Last year we had snowfall that broke all kinds of records. I would look out at all that snow with a heavy heart. I miss my snowplow. I miss cruising along in the middle of the night, just me and my truck and the late night disc jockeys. Yep, those were the days. Snow isn't nearly as much fun as it used to be.

Friday, November 12, 2010

Great Accomplishments



With all the little children running around lately it seems I am in the midst of potty training more than I care to be. Lily pretty much trained herself while her younger sister Laney is a bit more challenged by the whole thing. Still, she's trying and that's all anyone can ask of a two year old.


I've just started keeping my nephew Dewey a few days a week so we're finding our common ground with the potty training thing. He's coming along quite nicely. If only I could figure out how to explain 'hold your penis and watch where you're aiming'. It ain't like I can teach by example.


To make things more interesting and to hopefully encourage Laney to go potty by herself (instead of having me take her for mandatory pee breaks every hour) I have invented the "Clean pants happy dance". You can sing-song 'clean pants happy dance' anyway you want to. Around here it varies from Buddy Holly tunes to Klingon opera. The dance should suitably match the tune. (Have you ever tried to dance to Klingon opera? Go ahead. I dare you.) The happy dance has become so popular than anytime someone in this house takes a pee it's a potty training production of "Annie". Yep, making peepee in the potty is a really big deal around here.


A couple of days ago the girls were here and we were messing about like we always do. You know, disco dancing in fairy outfits and shit like that. I try to sneak off to the bathroom to do my thing because like all young children, the girls are fascinated with the bodily fluids of everyone they know and most everyone else too. Sometimes I try to remember what it was like to go to the bathroom by myself. I sat down on the toilet and just as I started to pee Laney came in. Her little face lit up like sunshine. She ran to me and wrapped her little arms around my neck so tightly I thought she would choke me. In between the kisses she was smothering my face with she said brightly "You made tinkles in the potty!!!" I've never had anyone be so proud of me for anything but suddenly, the most important accomplishment of my life was taking a piss.

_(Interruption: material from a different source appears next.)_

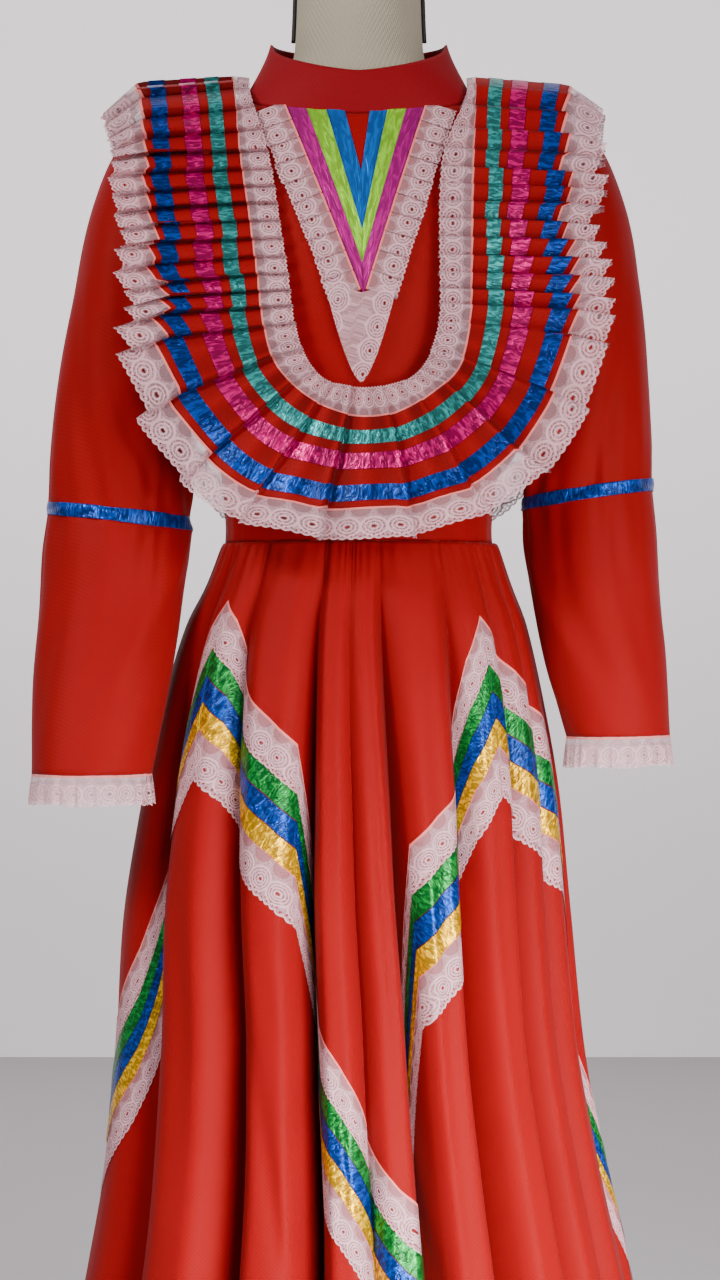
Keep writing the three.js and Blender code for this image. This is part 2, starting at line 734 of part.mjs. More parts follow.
function skirtPoint(at, z) {
  const i = Math.floor(at + 0.5) - 1;
  const turn = Math.floor(i / FOLD_COUNT) * 360;
  const row = FOLDS[((i % FOLD_COUNT) + FOLD_COUNT) % FOLD_COUNT];
  const before = FOLDS[(((i - 1) % FOLD_COUNT) + FOLD_COUNT) % FOLD_COUNT];
  const turnBefore = Math.floor((i - 1) / FOLD_COUNT) * 360;
  const off = (at - (i + 1)) * 2;
  const s = Math.abs(off);
  const crest = foldAngle(row, 'crest', z) + turn;
  const trough = off >= 0 ? foldAngle(row, 'trough', z) + turn : foldAngle(before, 'trough', z) + turnBefore;
  const share = off >= 0 ? row.share : before.share;
  const angle = mix(crest, trough, 1 - (1 - s) ** BROAD) * DEG;
  const depth = share * along(SKIRT_SECTIONS, 'z', 'fold', z) * smooth((s - CREST_FLAT) / (1 - CREST_FLAT));
  const w = along(SKIRT_SECTIONS, 'z', 'w', z) - depth;
  const d = along(SKIRT_SECTIONS, 'z', 'd', z) - depth;
  const shift = along(SKIRT_SECTIONS, 'z', 'shift', z);
  return new THREE.Vector3(shift + w * Math.sin(angle), -d * Math.cos(angle), z);
}

const CREST_HALF = 0.16;
const PLACES_A_FOLD = 3;
const SIDE_SEAM_FOLD = 9;
const ROWS_ABOVE = [0, 0.1, 0.3, 0.62];
const ROWS_BELOW = [0.35, 1];
function skirtGrid() {
  const grid = [];
  const cuts = [...ZIGZAG_STRIPS.map((s) => s.from), ZIGZAG_STRIPS[ZIGZAG_STRIPS.length - 1].to];
  const places = FOLDS.flatMap((_, i) => [i + 0.5, i + 1 - CREST_HALF, i + 1 + CREST_HALF]);
  places.forEach((at) => {
    const edge = between(ZIGZAG_EDGE, 'at', 'z', at);
    const foot = edge - cuts[cuts.length - 1];
    const heights = [
      ...ROWS_ABOVE.map((f) => mix(WAIST_Z - SEAM, edge, f)),
      ...cuts.map((cut) => edge - cut),
      ...ROWS_BELOW.map((f) => mix(foot, HEM_Z, f)),
    ];
    grid.push(heights.map((z) => skirtPoint(at, z)));
  });
  return grid;
}

function buildSkirt() {
  const grid = skirtGrid();
  const ways = outward(grid, true, -1);
  const under = moved(grid, ways, -CLOTH);
  const seam = SIDE_SEAM_FOLD * PLACES_A_FOLD;
  const cols = grid.length;
  const panel = (name, from, to) => {
    const pick = (g) => {
      const out = [];
      for (let i = from; i <= to; i += 1) {
        out.push(g[i % cols].map((p) => p.clone()));
      }
      const draw = (col, next) =>
        col.forEach((p, j) => {
          const toward = new THREE.Vector3().subVectors(next[j], p).normalize();
          p.addScaledVector(toward, SEAM * 0.6);
        });
      draw(out[0], out[1]);
      draw(out[out.length - 1], out[out.length - 2]);
      return out;
    };
    addWall(name, pick(grid), pick(under), false, RED);
  };
  panel('skirt_front', 0, seam);
  panel('skirt_back', seam, cols);
  ZIGZAG_STRIPS.forEach((strip, k) => {
    const first = ROWS_ABOVE.length + k;
    addStrip(strip.node, grid, ways, true, first, first + 1, strip.wall, strip.color);
  });
}

// Bib: the four lines at a pleat number; behind, the front lines are mirrored
function bibLines(pleat, back) {
  const read = (line) => {
    const p = new THREE.Vector3(
      along(BIB_FRONT, 'pleat', `${line}x`, pleat),
      along(BIB_FRONT, 'pleat', `${line}y`, pleat),
      along(BIB_FRONT, 'pleat', `${line}z`, pleat),
    );
    p.y *= back ? -BACK_FLATTEN : 1;
    return p;
  };
  return {
    a: clearOfBody(read('a'), BODICE_CLEAR + (back ? 16 : 7.5)),
    b: clearOfBody(read('b'), BODICE_CLEAR + (back ? 8 : 5.5)),
    c: read('c'),
    e: read('e'),
  };
}

// A point pushed straight out of the body, if it lies nearer than off
function clearOfBody(p, off) {
  const depthIn = (q) => {
    const w = along(FORM_SECTIONS, 'z', 'w', q.z) + off;
    const d = along(FORM_SECTIONS, 'z', 'd', q.z) + off;
    return Math.hypot(q.x / w, q.y / d) - 1;
  };
  const STEP = 0.5;
  const out = p.clone();
  for (let k = 0; k < 8; k += 1) {
    const here = depthIn(out);
    if (here > -0.0005) {
      break;
    }
    const rise = new THREE.Vector3(
      depthIn(out.clone().setX(out.x + STEP)) - here,
      depthIn(out.clone().setY(out.y + STEP)) - here,
      depthIn(out.clone().setZ(out.z + STEP)) - here,
    ).multiplyScalar(1 / STEP);
    out.addScaledVector(rise, -here / rise.lengthSq());
  }
  return out;
}

// Height of a pleat's fold at the inner seam and at the flounce's end
function pleatHeights(pleat, back) {
  const bottom = smooth((5.5 - Math.abs(pleat - 18.5)) / 2.5);
  const seam = mix(5, 4, bottom);
  const end = mix(7, 13, bottom);
  return back ? { seam: seam + 1, end: end + 1 } : { seam, end };
}

function bibColumns() {
  const columns = [];
  for (let k = 0; k < FRONT_PLEATS; k += 1) {
    columns.push({ pleat: k, raised: false, back: false });
    columns.push({ pleat: k + PLEAT_FOLD_AT, raised: true, back: false });
  }
  for (let k = 0; k < BACK_PLEATS; k += 1) {
    const wide = FRONT_PLEATS / BACK_PLEATS;
    columns.push({ pleat: FRONT_PLEATS - k * wide, raised: false, back: true });
    columns.push({ pleat: FRONT_PLEATS - (k + PLEAT_FOLD_AT) * wide, raised: true, back: true });
  }
  return columns;
}

function buildBib() {
  const columns = bibColumns();
  const base = columns.map(({ pleat, back }) => {
    const { a, b, c, e } = bibLines(pleat, back);
    return [a, ...BIB_LINES.map((f) => b.clone().lerp(c, f)), e];
  });
  const lift = outward(base, true, -1).map((col) => col.map((n) => n.normalize()));
  const grid = base.map((col, i) => {
    const { pleat, raised, back } = columns[i];
    const high = pleatHeights(pleat, back);
    return col.map((p, j) => {
      const f = j === 0 ? 0 : j === col.length - 1 ? 1 : BIB_LINES[j - 1];
      const rise = raised ? mix(high.seam, high.end, f) * (j === 0 ? 0.7 : 1) : 0;
      return p.clone().addScaledVector(lift[i][j], rise);
    });
  });
  const ways = outward(grid, true, -1);
  const last = grid[0].length - 1;
  const cut = (g, from, to) => g.map((col) => col.slice(from, to + 1).map((p) => p.clone()));
  const drawIn = (g, inFirst, inLast) => {
    g.forEach((col) => {
      const n = col.length - 1;
      if (inFirst) {
        col[0].addScaledVector(new THREE.Vector3().subVectors(col[1], col[0]).normalize(), SEAM * 0.6);
      }
      if (inLast) {
        col[n].addScaledVector(new THREE.Vector3().subVectors(col[n - 1], col[n]).normalize(), SEAM * 0.6);
      }
    });
    return g;
  };
  const under = (wall) => moved(grid, ways, -wall);
  addWall(
    'bib_flounce',
    drawIn(cut(grid, 1, last - 1), true, true),
    drawIn(cut(under(BIB_WALL), 1, last - 1), true, true),
    true,
    RED,
    BIB_UNDER_LINES,
  );
  addWall(
    'bib_lace_inner',
    drawIn(cut(grid, 0, 1), false, true),
    drawIn(cut(under(LACE), 0, 1), false, true),
    true,
    0xe8d4d6,
  );
  addWall(
    'bib_lace_outer',
    drawIn(cut(grid, last - 1, last), true, false),
    drawIn(cut(under(LACE), last - 1, last), true, false),
    true,
    0xe8d4d6,
  );
  BIB_RIBBONS.forEach(({ node, line, color }) => {
    addStrip(node, grid, ways, true, line + 1, line + 2, TRIM, color);
  });
}

// Yoke: nested V ribbons on the front panel and pleated lace down the outside of the V
const YOKE_LAY = BODICE_CLEAR + 0.9;
function yokeEdge(edge, t, inset) {
  const right = t > 0.5;
  const k = right ? 2 - 2 * t : 2 * t;
  const x = mix(right ? edge.rx : edge.lx, edge.tx, k);
  const z = mix(right ? edge.rz : edge.lz, edge.tz, k);
  return new THREE.Vector2(x, z + inset * 2);
}

function onFront(p, off) {
  return new THREE.Vector3(p.x, bodyFront(p.x, p.y, off), p.y);
}

function buildYoke() {
  const STEPS = 12;
  YOKE_RIBBONS.forEach(({ node, edge, color }) => {
    const columns = [];
    for (let i = 0; i <= STEPS; i += 1) {
      columns.push([
        yokeEdge(YOKE_EDGES[edge], i / STEPS, 0),
        yokeEdge(YOKE_EDGES[edge + 1], i / STEPS, -SEAM),
      ]);
    }
    const at = (off) => columns.map((col) => col.map((p) => onFront(p, off)));
    addWall(node, at(YOKE_LAY + TRIM), at(YOKE_LAY), false, color, null, 0.5);
  });

  const edge = YOKE_EDGES[0];
  [-1, 1].forEach((side) => {
    const ex = side < 0 ? edge.lx : edge.rx;
    const ez = side < 0 ? edge.lz : edge.rz;
    const run = new THREE.Vector2(edge.tx - ex, edge.tz - ez);
    const leg = run.length();
    run.normalize();
    const out = new THREE.Vector2(side * Math.abs(run.y), -Math.abs(run.x));
    const columns = [];
    const END_CLEAR = 6;
    for (let k = 0; k < YOKE_PLEATS; k += 1) {
      [0, 0.8].forEach((part) => {
        columns.push({ s: ((k + part) / YOKE_PLEATS) * (leg - END_CLEAR), raised: part > 0 });
      });
    }
    const lace = (lay) =>
      columns.map(({ s, raised }) =>
        [SEAM, YOKE_LACE_WIDTH].map((v) => {
          const p = new THREE.Vector2(ex, ez).addScaledVector(run, s).addScaledVector(out, v);
          const rise = raised ? YOKE_PLEAT_HEIGHT * (0.6 + (0.4 * v) / YOKE_LACE_WIDTH) : 0;
          return onFront(p, YOKE_LAY + lay + rise);
        }),
      );
    addWall(side < 0 ? 'yoke_lace_left' : 'yoke_lace_right', lace(LACE), lace(0), false, 0xe8d4d6);
  });

  // The pointed end over the tip of the V
  const TIP_TOP_Z = 1222;
  const TIP_LOW_Z = 1150;
  const TIP_HALF = 33;
  const TIP_RISE = YOKE_PLEAT_HEIGHT + LACE + 0.4;
  const tip = (lay) =>
    [-1, -0.5, 0, 0.5, 1].map((k) =>
      [0, 0.5, 1].map((v) => {
        const low = mix(TIP_LOW_Z, TIP_TOP_Z - 14, Math.abs(k));
        const x = 2 + k * TIP_HALF * (1 - 0.25 * v);
        const z = mix(TIP_TOP_Z + 12 * Math.abs(k), low, v);
        return onFront(new THREE.Vector2(x, z), YOKE_LAY + TIP_RISE + lay);
      }),
    );
  addWall('yoke_lace_tip', tip(LACE), tip(0), false, 0xe8d4d6);
}

buildForm();
buildBodice();
addWall('collar_band', collarGrid(COLLAR_WALL), collarGrid(0), false, 0xb8282a);
buildSleeve(SLEEVE_LEFT, -1, 'left');
buildSleeve(SLEEVE_RIGHT, 1, 'right');
buildSkirt();
buildBib();
buildYoke();

export default group;
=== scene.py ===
"""A long-sleeved folk dance dress with a pleated, ribboned bib, on a linen dress form.

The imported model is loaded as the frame, and every piece is rebuilt over its solid: cloth as
thin shells with their folds, ribbons and lace laid on them, and the dress form as smooth solids.
Sizes are in millimetres and become metres when a mesh is made.
"""
import logging
import math
from collections.abc import Callable, Sequence
from dataclasses import dataclass, field
from enum import Enum

import bmesh
import bpy
import numpy as np
from mathutils import Matrix, Vector


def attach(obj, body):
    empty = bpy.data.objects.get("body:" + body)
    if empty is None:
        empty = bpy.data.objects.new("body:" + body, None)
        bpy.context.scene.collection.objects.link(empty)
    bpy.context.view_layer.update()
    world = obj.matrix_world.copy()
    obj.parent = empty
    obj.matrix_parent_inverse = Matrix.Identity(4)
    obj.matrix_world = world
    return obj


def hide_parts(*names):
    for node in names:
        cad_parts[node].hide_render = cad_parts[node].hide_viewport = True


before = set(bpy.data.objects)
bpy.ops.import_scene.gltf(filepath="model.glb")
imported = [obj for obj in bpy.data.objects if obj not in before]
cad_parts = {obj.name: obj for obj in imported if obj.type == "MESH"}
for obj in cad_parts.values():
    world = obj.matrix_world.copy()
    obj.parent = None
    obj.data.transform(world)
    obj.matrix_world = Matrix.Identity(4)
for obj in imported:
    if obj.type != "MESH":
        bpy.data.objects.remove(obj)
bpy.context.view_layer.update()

LOG = logging.getLogger("dress")
MM = 0.001
Array = np.ndarray


# Tables and curves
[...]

They say you get what you give. I hope I've made Laney feel half as good as she makes me feel because getting that much love is AWESOME!

Tuesday, November 2, 2010

When Life Sucks

I'm out of pain meds. It sucks when the arthritis targets everything from my earlobes to the joints in my toes.

10:30 go to bed

11:00 get up and put heating pad that Marvelous Maggie made for me into the nuker.

11:02 go back to bed and wrap heating pad around whatever it reaches that hurts.

11:30 get up and turn TV on.

11:33 put heating pad back in nuker.

11:35 tune into Letterman and wrap heating pad around me.

11:37 revel in the fact that Robert Downey Jr. is on Letterman

12:00 finally made it through Letterman's obligatory shit to RD Jr. He's wonderful.

12:15 tuned to CSI:NY on USA

It is now 1:52 a.m. and I'm finished with the bottle of wine. I hate being drunk on a normal day but I especially hate being drunk when it doesn't accomplish the target goal of getting rid of the pain.

Maybe later I will go into how much it hurt when my sister gave up on me today when we met for lunch. I won't do that again.

I want to apologize to my mom who complained of pain and who for years I wrote off as being a giant wuss... It has all come back to me with a vengeance.

For some reason my PA cut my pain meds and here I am in the middle of the night desperately wishing I could go to sleep. Lily and Laney will be here in 3 hours. I will be totally crazy in pain when they get here and will not be able to deal with them with any sort of patience. I'm sorry babies. I love you. Honestly I do.

They think I don't love them. I wish I was dead. For a thousand reasons, I wish I was dead. When you're dead the pain stops, right? Please tell me the pain stops. I don't know how much longer I can take it.